A natural accompaniment to the city’s new tram system – launched in May 2014 – the plan has beencontentious, with many doubting the air quality improvements likely to accrue from a speed limit reduction from 30mph to 20mph. While the effects on emissions of such a change are uncertain, according to the council, it is believed the new limit will encourage more walking and cycling over short distances.
For local authorities, an obvious measure to reduce air pollution is to simply keep the traffic flowing. To this end, urban traffic control systems have become popular.
For example, a traffic management system called SCOOT (Split Cycle Offset Optimisation Technique) is used in cities and towns across the UK, and other parts of the world. SCOOT works automatically, without the full-time attention of an operator, and uses data from vehicle detectors and optimises traffic signal settings to reduce vehicle delays and stops.
The next step appears to be the extension of this kind of traffic management system to incorporate a wider pool of data, including things like air quality models and data from satellites.
One such project is uTRAQ (Urban Traffic Management and Air Quality), a European Space Agency demonstration project, which is being led by TRL, a specialist in transport research and consultancy, and also one of the principal developers behind SCOOT.

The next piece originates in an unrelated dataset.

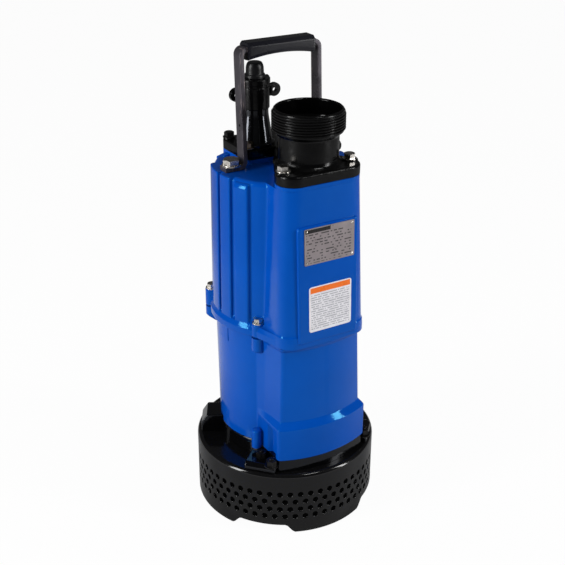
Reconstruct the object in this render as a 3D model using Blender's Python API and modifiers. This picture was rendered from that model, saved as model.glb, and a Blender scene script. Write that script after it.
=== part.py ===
"""Portable submersible dewatering pump with a threaded top discharge.

Metres, +Z up. The origin is on the floor at the strainer's centre line. The
discharge and the rating plate face -Y, and +X is to their right.
"""

import math

import bmesh
import bpy
from mathutils import Matrix, Vector

# Clearances
SEAT_GAP = 0.0003
SHAFT_CLEARANCE = 0.0006
OVERRUN = 0.010

# Round facets
FINE_STEPS = 40
COARSE_STEPS = 28
FACET_DEG = 6.5
ROOT_STEPS = 3

# Strainer
STRAINER_R = 0.120
STRAINER_H = 0.090
STRAINER_SHEET = 0.002
STRAINER_EDGE_R = 0.005
HOLE_R = 0.0038
HOLES_PER_ROW = 56
HOLE_ROWS = 4
HOLE_ROW_PITCH = 0.01153
HOLE_LOWEST_Z = 0.0251
HOLE_STAGGER = 0.25
NOTCH_COUNT = 4
NOTCH_FOOT_WIDTH = 0.083
NOTCH_TOP_WIDTH = 0.064
NOTCH_H = 0.0115

# Motor barrel, set back from the strainer's centre line
MOTOR_Y = 0.012
BARREL_R = 0.0850
BARREL_TOP_TAPER = 0.0020
LOWER_BARREL_TAPER = 0.0028

# Waterway bulge on the front of the two housings
BULGE_HALF = 0.0605
BULGE_FRONT = 0.1010
BULGE_TOP_TAPER = 0.0055
BULGE_TOP_LEAN = 0.0075
UPPER_CORNER_R = 0.020
UPPER_CROWN = 0.0015
LOWER_BULGE_STEP = 0.0042
LOWER_BULGE_SETBACK = 0.0045
LOWER_BULGE_FLARE = 0.0030
LOWER_BULGE_LEAN = 0.0035
LOWER_CORNER_R = 0.006
LOWER_CROWN = 0.010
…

The other partners in uTRAQ are traffic modelling software specialist Transport Simulation Systems and the University of Leicester. Researchers at Leicester have previously demonstrated the feasibility of a project, iTRAQ, which uses artificial intelligence techniques to better manage traffic flow in real time – and the results of this earlier project are incorporated in uTRAQ.
Initially, uTRAQ will integrate with the SCOOT traffic management system, but TRL’s Chris Kettell says it is designed with a system architecture that can support other traffic management systems in future developments. He says that, in Western Europe at least, traffic management tends to be handled using either a system like SCOOT or a number of homegrown variants.
The uTRAQ project is claimed to break new ground by bringing together air quality and weather monitoring systems, modelling/ traffic forecasting tools, and adaptive traffic management systems. All of these elements are combined in a single, user-centric, intelligent, integrated solution.
Kettell believes uTRAQ will have an easier path to adoption than other approaches might, as it is being developed by the R&D organisation behind SCOOT, something which puts them “in a unique position”.
Carbon reduction system
While NO2 is one of the major transportation related emissions being addressed by the uTRAQ system, another project is developing a system that can adaptively influence traffic in real time to reduce emissions of carbon dioxide and black carbon.
Results for the EU project CARBOTRAF were announced in London in December. CARBOTRAF is a Seventh Framework Programme (FP7) of the European Commission, and the project participants came from a number of European countries, but the monitoring and control systems that have been developed were deployed in Glasgow, Scotland, and Graz, Austria.
Involving 7 partner organisations from 4 countries with a budget of 4.4m, CARBOTRAF involved developing a model linking traffic states to emission levels.
Air Monitors provided the BC monitors, the meteorological equipment, mobile air quality and traffic monitoring equipment, and Envirologger (an associate company of Air Monitors) provided real-time data collection, cloud-storage and website display technology. Other partners include Imperial College London, the Austrian Institute of Technology, VITO (Belgium), ETS (Belgium), EBE Solutions (Austria) and IBM.
The systems are now up and running in both cities and it is clear that emissions reduction opportunities exist, according to the researchers. Initial results indicate that about 3% reduction is possible network-wide, but 10% reduction is possible in specific locations. Jim Mills from Air Monitors pointed out that particles and nitrogen dioxide remain major problems, so he hoped that CARBOTRAF will help to raise the profile of the problem and contribute to a better understanding of ways to resolve air quality problems. All speakers at the December event agreed that the best prospect for systems such as this is most likely to be in localised hotspots where air quality is most affected by traffic.
To demonstrate the system, Martin Litzenberger from AIT in Austria logged into a preview version of the CARBOTRAF system in Graz which provides traffic management staff with live data during the peak time of 6am to 9am.
So far much of the impetus for traffic centres to adopt traffic management control systems has come from priorities other than air quality, so the decision to adopt approaches like CARBOTRAF and uTRAQ may depend to some extent on the political will being present, as one of the speakers at the December CARBOTRAF event highlighted. To that end, the UK government currently appears intent on reducing the resources available for air quality management. There may be a lively debate on the cards in the months ahead.